*Data entries:*
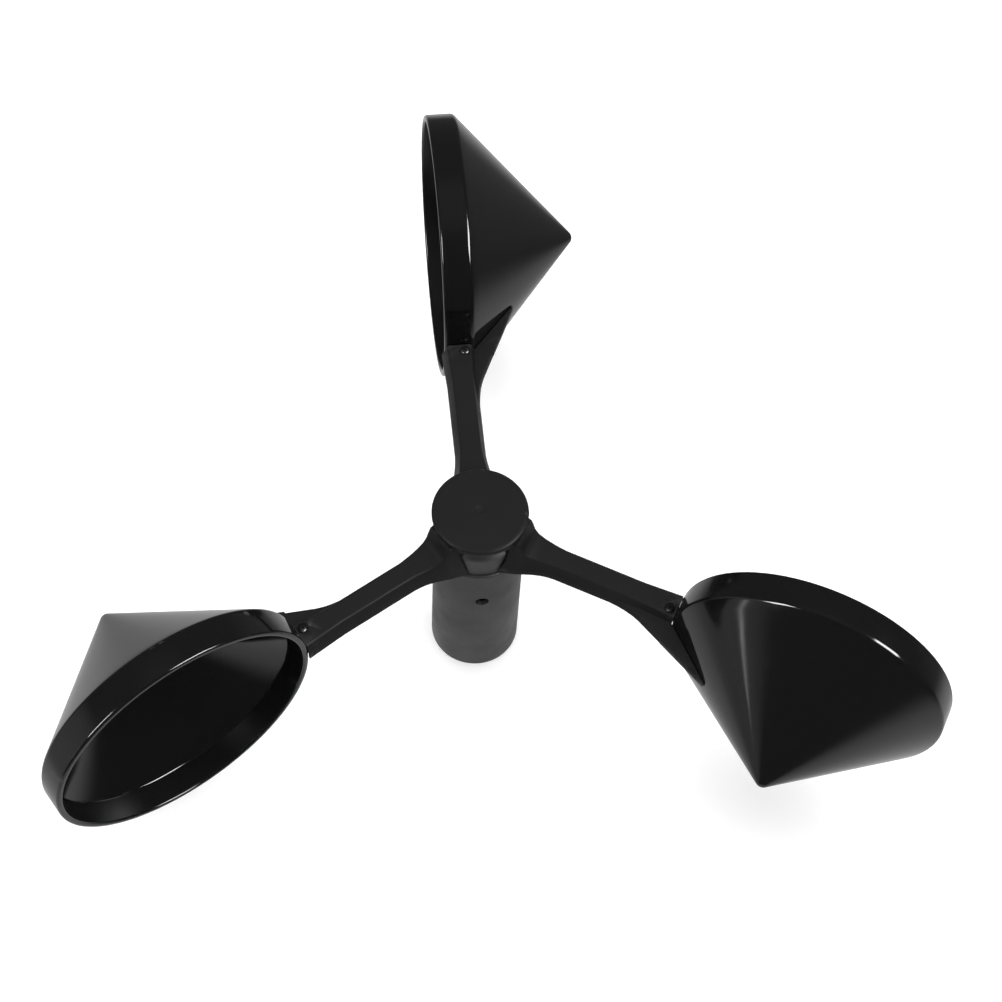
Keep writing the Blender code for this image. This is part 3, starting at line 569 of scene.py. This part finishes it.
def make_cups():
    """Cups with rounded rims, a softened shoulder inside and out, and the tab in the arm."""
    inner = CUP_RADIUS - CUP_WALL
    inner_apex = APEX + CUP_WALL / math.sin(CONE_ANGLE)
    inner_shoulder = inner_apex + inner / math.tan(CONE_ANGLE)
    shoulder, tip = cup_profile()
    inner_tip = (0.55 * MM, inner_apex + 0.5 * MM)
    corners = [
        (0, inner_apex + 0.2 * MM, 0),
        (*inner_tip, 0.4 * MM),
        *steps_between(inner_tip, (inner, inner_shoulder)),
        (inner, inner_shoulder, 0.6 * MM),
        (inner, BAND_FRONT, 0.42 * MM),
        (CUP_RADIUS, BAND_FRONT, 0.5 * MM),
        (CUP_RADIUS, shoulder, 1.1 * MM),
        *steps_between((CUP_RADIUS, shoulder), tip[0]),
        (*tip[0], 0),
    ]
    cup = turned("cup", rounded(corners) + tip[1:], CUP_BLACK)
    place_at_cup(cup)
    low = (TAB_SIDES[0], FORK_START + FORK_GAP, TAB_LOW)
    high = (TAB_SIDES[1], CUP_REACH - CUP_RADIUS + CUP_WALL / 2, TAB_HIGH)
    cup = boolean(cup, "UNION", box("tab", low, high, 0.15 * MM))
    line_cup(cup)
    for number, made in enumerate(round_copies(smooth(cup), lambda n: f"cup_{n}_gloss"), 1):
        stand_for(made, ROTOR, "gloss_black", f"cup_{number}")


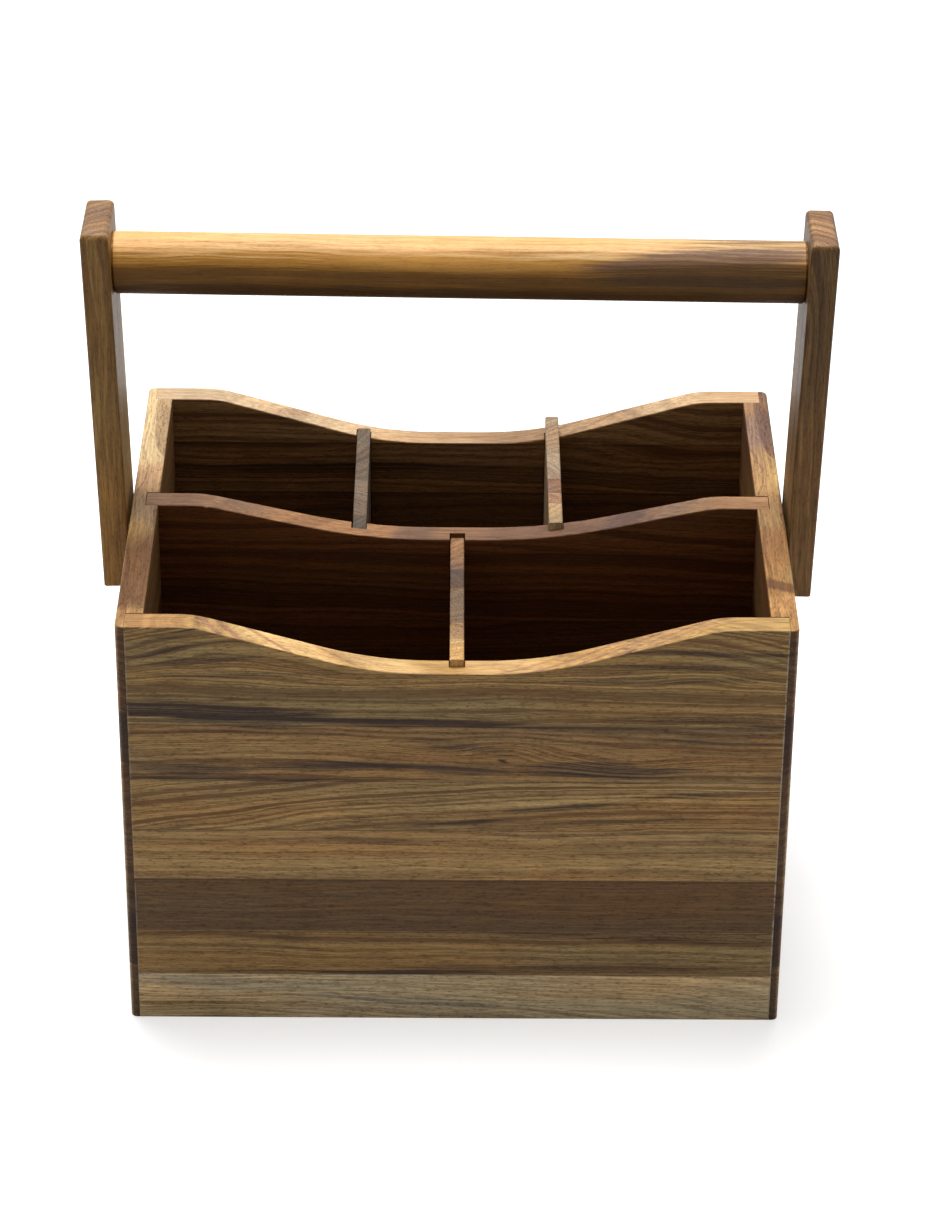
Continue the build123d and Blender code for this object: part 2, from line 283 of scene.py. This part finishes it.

*EXERCISE GOAL:* Please reproduce all of the entries exactly as they stand.

*PROBLEM SOLUTION:*
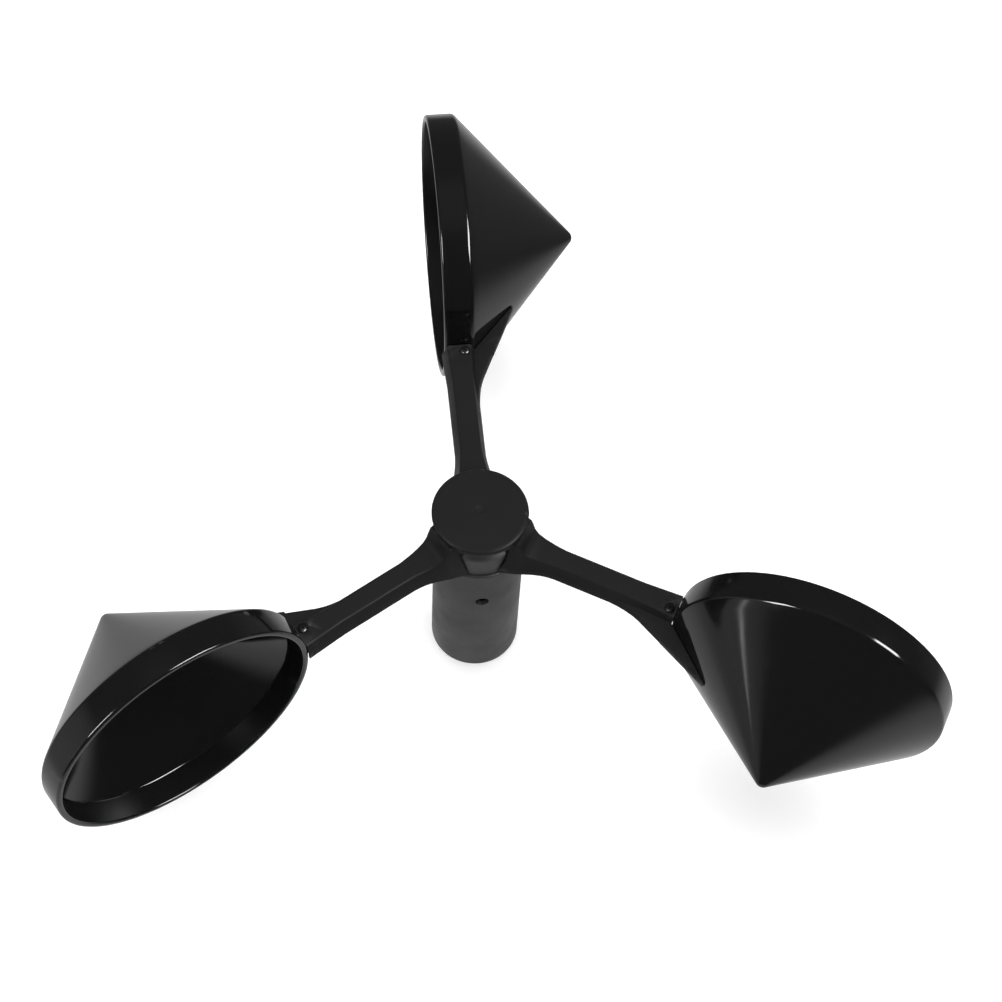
Keep writing the Blender code for this image. This is part 3, starting at line 569 of scene.py. This part finishes it.
def make_cups():
    """Cups with rounded rims, a softened shoulder inside and out, and the tab in the arm."""
    inner = CUP_RADIUS - CUP_WALL
    inner_apex = APEX + CUP_WALL / math.sin(CONE_ANGLE)
    inner_shoulder = inner_apex + inner / math.tan(CONE_ANGLE)
    shoulder, tip = cup_profile()
    inner_tip = (0.55 * MM, inner_apex + 0.5 * MM)
    corners = [
        (0, inner_apex + 0.2 * MM, 0),
        (*inner_tip, 0.4 * MM),
        *steps_between(inner_tip, (inner, inner_shoulder)),
        (inner, inner_shoulder, 0.6 * MM),
        (inner, BAND_FRONT, 0.42 * MM),
        (CUP_RADIUS, BAND_FRONT, 0.5 * MM),
        (CUP_RADIUS, shoulder, 1.1 * MM),
        *steps_between((CUP_RADIUS, shoulder), tip[0]),
        (*tip[0], 0),
    ]
    cup = turned("cup", rounded(corners) + tip[1:], CUP_BLACK)
    place_at_cup(cup)
    low = (TAB_SIDES[0], FORK_START + FORK_GAP, TAB_LOW)
    high = (TAB_SIDES[1], CUP_REACH - CUP_RADIUS + CUP_WALL / 2, TAB_HIGH)
    cup = boolean(cup, "UNION", box("tab", low, high, 0.15 * MM))
    line_cup(cup)
    for number, made in enumerate(round_copies(smooth(cup), lambda n: f"cup_{n}_gloss"), 1):
        stand_for(made, ROTOR, "gloss_black", f"cup_{number}")


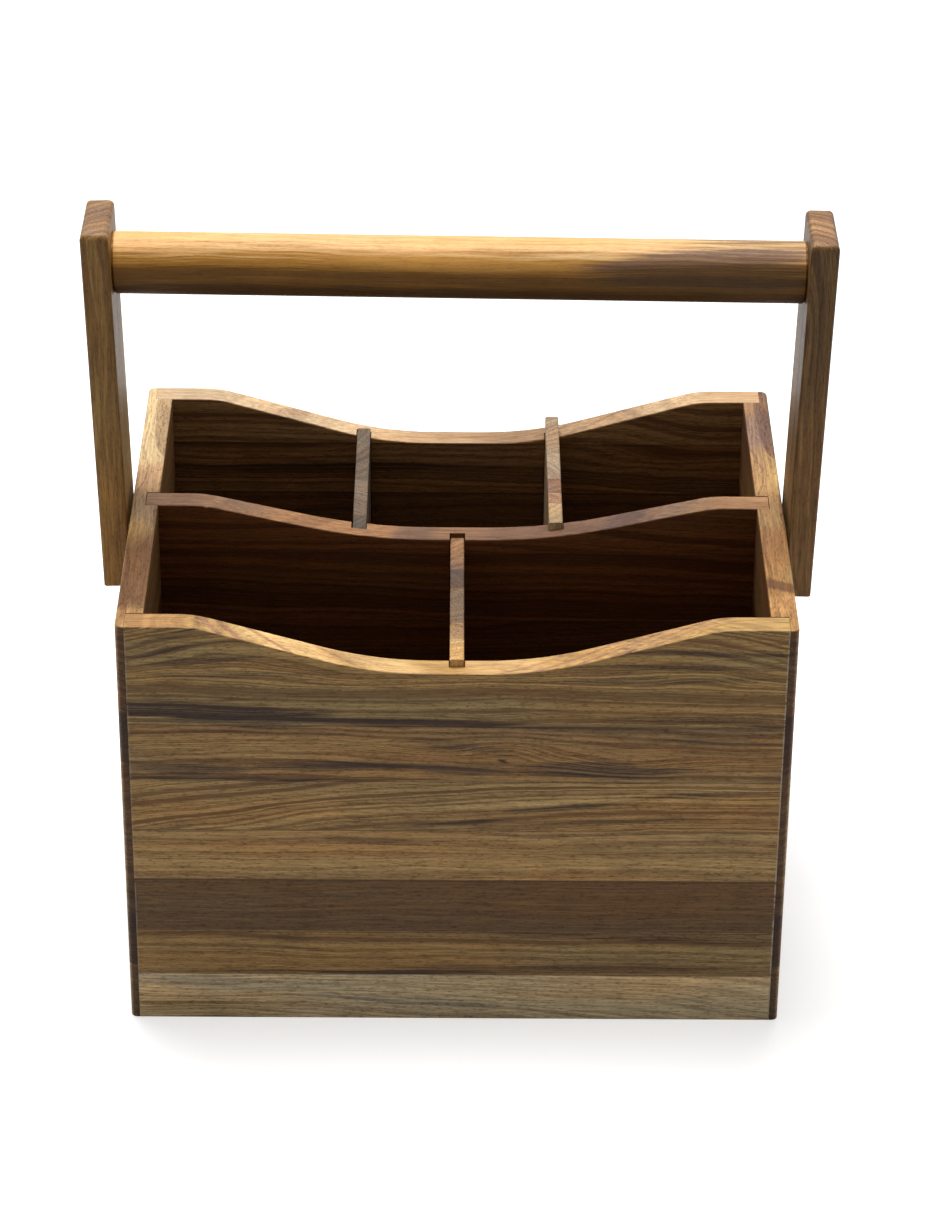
Continue the build123d and Blender code for this object: part 2, from line 283 of scene.py. This part finishes it.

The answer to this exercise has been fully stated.